Trump, unlike Sanders, looked terrible in his second-place performance. Unfortunately for we Democrats, I'm afraid we are looking at the end of the Trump circus, which is a shame because I was hoping he'd stick around to make the GOP look stupid for a little longer.

The Republican Party's establishment isn't the establishment by accident. They have lost some smaller but significant races around the country over the last few years, but they keep their eyes on the prize and the GOP nominee always ends up being an establishment Republican.

And guess what, that isn't going to change.

Trump was a paper tiger. The establishment has coalesced around Marco Rubio.

And it showed.

Cruz is not darling of establishment Republicans. In fact, the only reason he won is because the establishment was more worried about Trump right now than Cruz. Rubio is going to get a big shot in the arm of money, which is how the establishment maintains law and order, and then they will be free to start aiming their artillery at Cruz.

This is where the also-rans will start to fall by the wayside. Bush and Christie, probably as much so as Trump, really lost a lot last night. Because they were hoping to pick up that establishment support so that they can try to stay on the field into the later innings.

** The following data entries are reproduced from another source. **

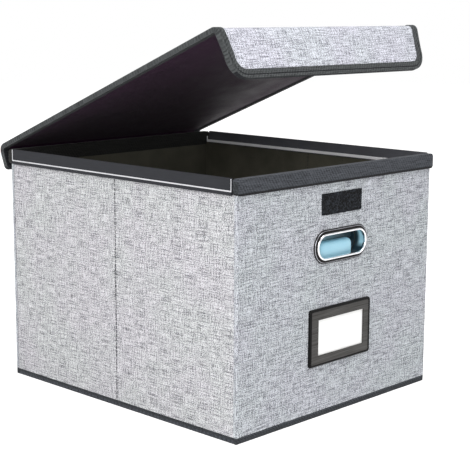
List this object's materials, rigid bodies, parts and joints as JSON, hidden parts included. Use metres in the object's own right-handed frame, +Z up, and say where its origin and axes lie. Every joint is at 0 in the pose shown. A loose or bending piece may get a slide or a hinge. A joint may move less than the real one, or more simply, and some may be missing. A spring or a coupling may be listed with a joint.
{
  "type": "collapsible file box",
  "caption": "Fabric-covered folding file box with a hinged lid standing open, file rails along both sides, cut-out handles and a card label frame.",
  "frame": {"origin": "on the floor, in the middle of the whole object's footprint with the lid standing open", "axes": "+Z up, +X across the box to the right as seen from the front, +Y from the front wall to the rear wall"},
  "size_m": [0.3274, 0.388, 0.4141],
  "materials": {
    "linen": "plain woven linen-look fabric, light grey with dark slubs",
    "lining": "near-black non-woven lining with a soft sheen",
    "woven_tape": "dark grey woven tape",
    "greyboard": "dense grey board",
    "rail_plastic": "dark grey extruded plastic, satin",
    "chrome": "bright plated metal",
    "blue_moulding": "smooth pale-blue moulding",
    "patch_pile": "black hook-and-loop pile",
    "label_metal": "dark grey-brown lacquered metal",
    "card_paper": "plain white card"
  },
  "bodies": {
    "rear_wall": {"rear_cover": "linen", "rear_board": "greyboard", "rear_lining": "lining", "rear_trim": "woven_tape", "rear_foot_binding": "woven_tape", "rear_bezel": "chrome", "rear_handle_liner": "blue_moulding", "lid_hinge_strip": "woven_tape"},
    "left_rear": {"left_rear_cover": "linen", "left_rear_board": "greyboard", "left_rear_lining": "lining", "left_rear_foot_binding": "woven_tape"},
    "left_front": {"left_front_cover": "linen", "left_front_board": "greyboard", "left_front_lining": "lining", "left_front_foot_binding": "woven_tape"},
    "front_wall": {"front_cover": "linen", "front_board": "greyboard", "front_lining": "lining", "front_trim": "woven_tape", "front_foot_binding": "woven_tape", "front_bezel": "chrome", "front_handle_liner": "blue_moulding", "hook_patch": "patch_pile", "label_frame": "label_metal"},
    "right_rear": {"right_rear_cover": "linen", "right_rear_board": "greyboard", "right_rear_lining": "lining", "right_rear_foot_binding": "woven_tape"},
    "right_front": {"right_front_cover": "linen", "right_front_board": "greyboard", "right_front_lining": "lining", "right_front_foot_binding": "woven_tape"},
    "floor_rear": {"floor_rear_fabric": "woven_tape", "floor_rear_board": "greyboard", "floor_rear_lining": "lining"},
    "floor_front": {"floor_front_fabric": "woven_tape", "floor_front_board": "greyboard", "floor_front_lining": "lining"},
    "left_rail": {"left_rail": "rail_plastic"},
    "right_rail": {"right_rail": "rail_plastic"},
    "lid": {"lid_cover": "linen", "lid_front_board": "greyboard", "lid_top_board": "greyboard", "lid_rear_board": "greyboard", "lid_lining": "lining", "lid_binding": "woven_tape", "loop_patch": "patch_pile"},
    "label_card": {"label_card": "card_paper"}
  },
  "joints": [
    {"name": "fold", "type": "hinge", "parent": "rear_wall", "child": "left_rear", "pos_m": [-0.1555, 0.17092, 0.13], "axis": [0, 0, 1], "range_deg": [0, 60]},
    {"name": "left_crease", "type": "hinge", "parent": "left_rear", "child": "left_front", "pos_m": [-0.16, -0.00758, 0.13], "axis": [0, 0, 1], "range_deg": [-120, 0]},
    {"name": "front_corner", "type": "hinge", "parent": "left_front", "child": "front_wall", "pos_m": [-0.1555, -0.18608, 0.13], "axis": [0, 0, 1], "range_deg": [0, 60]},
    {"name": "right_fold", "type": "hinge", "parent": "rear_wall", "child": "right_rear", "pos_m": [0.1555, 0.17092, 0.13], "axis": [0, 0, 1], "range_deg": [-60, 0]},
    {"name": "right_crease", "type": "hinge", "parent": "right_rear", "child": "right_front", "pos_m": [0.16, -0.00758, 0.13], "axis": [0, 0, 1], "range_deg": [0, 120]},
    {"name": "floor_fold", "type": "hinge", "parent": "rear_wall", "child": "floor_rear", "pos_m": [0, 0.17092, 0], "axis": [1, 0, 0], "range_deg": [0, 60]},
    {"name": "floor_crease", "type": "hinge", "parent": "floor_rear", "child": "floor_front", "pos_m": [0, -0.00758, 0.0045], "axis": [1, 0, 0], "range_deg": [-120, 0]},
    {"name": "left_rail_slide", "type": "slide", "parent": "rear_wall", "child": "left_rail", "axis": [-1, 0, 0], "range_m": [0, 0.105]},
    {"name": "right_rail_slide", "type": "slide", "parent": "rear_wall", "child": "right_rail", "axis": [1, 0, 0], "range_m": [0, 0.105]},
    {"name": "lid_hinge", "type": "hinge", "parent": "rear_wall", "child": "lid", "pos_m": [0, 0.18052, 0.2465], "axis": [-1, 0, 0], "range_deg": [-22, 138]},
    {"name": "card_slide", "type": "slide", "parent": "front_wall", "child": "label_card", "axis": [0, 0, 1], "range_m": [0, 0.048]}
  ],
  "couplings": [
    {"joint": "left_crease", "follows": "fold", "ratio": -2},
    {"joint": "front_corner", "follows": "fold", "ratio": 1},
    {"joint": "right_fold", "follows": "fold", "ratio": -1},
    {"joint": "right_crease", "follows": "fold", "ratio": 2},
    {"joint": "floor_fold", "follows": "fold", "ratio": 1},
    {"joint": "floor_crease", "follows": "fold", "ratio": -2},
    {"joint": "left_rail_slide", "follows": "fold", "m_per_rad": 0.1},
    {"joint": "right_rail_slide", "follows": "fold", "m_per_rad": 0.1}
  ]
}
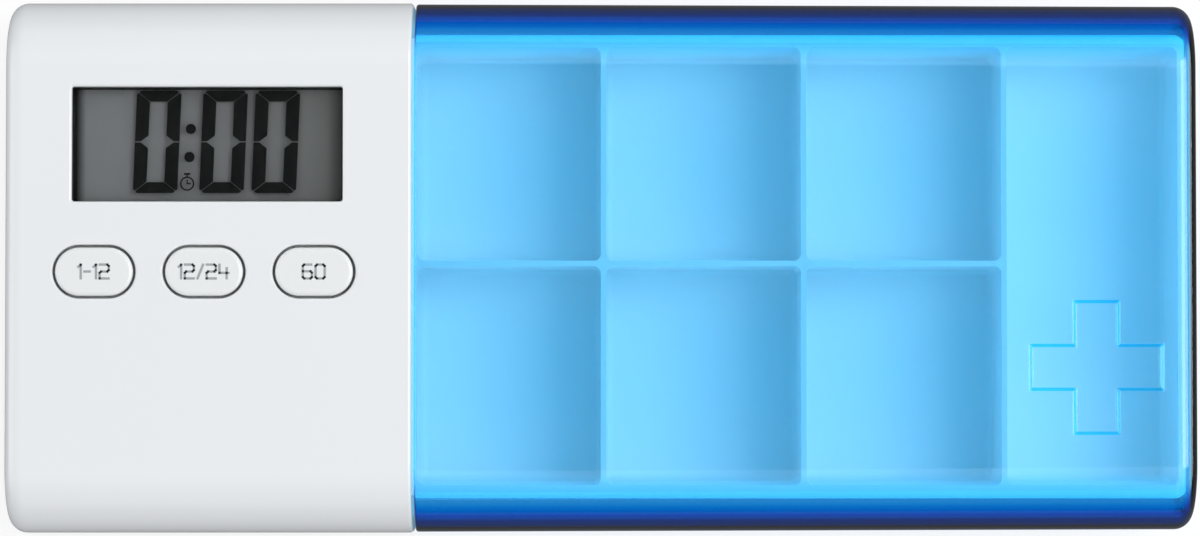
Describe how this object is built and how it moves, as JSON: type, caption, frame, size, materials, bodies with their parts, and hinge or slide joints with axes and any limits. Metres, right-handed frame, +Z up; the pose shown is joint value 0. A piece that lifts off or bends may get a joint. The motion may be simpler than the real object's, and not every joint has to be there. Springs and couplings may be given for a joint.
{
  "type": "electronic pill organizer",
  "caption": "Flat pill box with a digital timer head, set buttons, a compartment tray and a transparent sleeve that slides off the tray; coin cell door underneath.",
  "frame": {"origin": "centre of the footprint, on the table that the flat underside rests on", "axes": "+X from the display head to the closed end of the sleeve, +Y towards the display side of the face, +Z up out of the display face"},
  "size_m": [0.1336, 0.06, 0.0192],
  "materials": {
    "white_abs": "moulded ABS, cool white, high gloss",
    "button_abs": "moulded ABS, cool white, high gloss, small grey pad print",
    "window_acrylic": "clear acrylic, polished",
    "display_glass": "liquid crystal glass over a grey reflector",
    "reflector_film": "satin grey film",
    "black_foam": "closed-cell foam",
    "black_plastic": "moulded, fine texture",
    "switch_stem_plastic": "moulded",
    "pink_elastomer": "layered silicone",
    "green_board": "solder mask over glass epoxy",
    "black_resin": "potting resin",
    "ferrite": "sintered ferrite",
    "plated_steel": "nickel plated",
    "cell_steel": "fine brushed",
    "spring_contact": "plated spring strip",
    "sounder_brass": "rolled",
    "white_ceramic": "silvered ceramic",
    "lead_vinyl": "extruded vinyl",
    "tray_plastic": "moulded polypropylene, white, satin gloss",
    "blue_clear_plastic": "transparent blue polystyrene, polished"
  },
  "bodies": {
    "head": {"head_top_shell": "white_abs", "head_bottom_shell": "white_abs", "display_window": "window_acrylic", "display_gasket": "black_foam", "display_panel": "display_glass", "display_rear_film": "reflector_film", "display_holder": "black_plastic", "display_connector_strips": "pink_elastomer", "circuit_board": "green_board", "chip_blob": "black_resin", "crystal_can": "plated_steel", "chip_resistors": "black_resin", "coil_inductor": "ferrite", "board_screws": "plated_steel", "shell_screws": "plated_steel", "tray_screws": "plated_steel", "battery_cell": "cell_steel", "battery_contact_negative": "spring_contact", "battery_contact_positive": "spring_contact", "sounder_disc": "sounder_brass", "sounder_ceramic": "white_ceramic", "sounder_seal": "black_foam", "sounder_leads": "lead_vinyl", "pill_tray": "tray_plastic", "switch_housing_hour": "black_plastic", "switch_housing_mode": "black_plastic", "switch_housing_minute": "black_plastic"},
    "sleeve": {"sleeve": "blue_clear_plastic"},
    "battery_door": {"battery_door": "white_abs"},
    "button_hour": {"button_hour": "button_abs", "switch_plunger_hour": "switch_stem_plastic"},
    "button_mode": {"button_mode": "button_abs", "switch_plunger_mode": "switch_stem_plastic"},
    "button_minute": {"button_minute": "button_abs", "switch_plunger_minute": "switch_stem_plastic"}
  },
  "joints": [
    {"name": "sleeve_slide", "type": "slide", "parent": "head", "child": "sleeve", "axis": [1, 0, 0], "range_m": [0, 0.09]},
    {"name": "button_hour_press", "type": "slide", "parent": "head", "child": "button_hour", "axis": [0, 0, -1], "range_m": [0, 0.0005], "stiffness_N_per_m": 250, "springref_m": -0.001},
    {"name": "button_mode_press", "type": "slide", "parent": "head", "child": "button_mode", "axis": [0, 0, -1], "range_m": [0, 0.0005], "stiffness_N_per_m": 250, "springref_m": -0.001},
    {"name": "button_minute_press", "type": "slide", "parent": "head", "child": "button_minute", "axis": [0, 0, -1], "range_m": [0, 0.0005], "stiffness_N_per_m": 250, "springref_m": -0.001},
    {"name": "battery_door_swing", "type": "hinge", "parent": "head", "child": "battery_door", "pos_m": [-0.034, -0.0105, 0.0011], "axis": [0, -1, 0], "range_deg": [0, 100]}
  ]
}
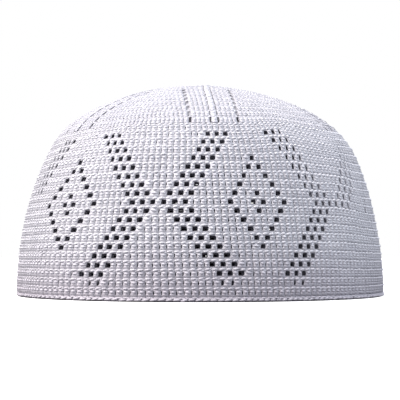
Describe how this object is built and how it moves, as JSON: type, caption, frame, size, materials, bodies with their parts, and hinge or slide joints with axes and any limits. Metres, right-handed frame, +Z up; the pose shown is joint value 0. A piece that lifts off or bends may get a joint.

The real question that we will all start asking is going to be about Trump's ego. How long will his ego keep him in the race? He's a business man and at some point he is going to realize that is campaign was a bad real estate investment and he will cut his losses.

Or he will sell that land cheap and go put up a big hotel across the street (run as a third party candidate), which is REALLY going to piss of the Republican establishment.

So both sides of the presidential campaigns have tapped into an anti-establishment message. Both parties have a race between the establishment and anti establishment crowds.

But here is where they differed last night, which brings me back to Hillary. Last night, while Cruz won the Iowa caucuses, Rubio won the support of the establishment and that is key for him. Republican establishment is more disciplined than their liberal counterparts. And the establishment support is what is propelling Rubio forward going into New Hampshire.

On the Democratic side, last night was a revolution against the establishment who pulled out all the stops in a desperate effort to maintain control only to essentially end up in a tie.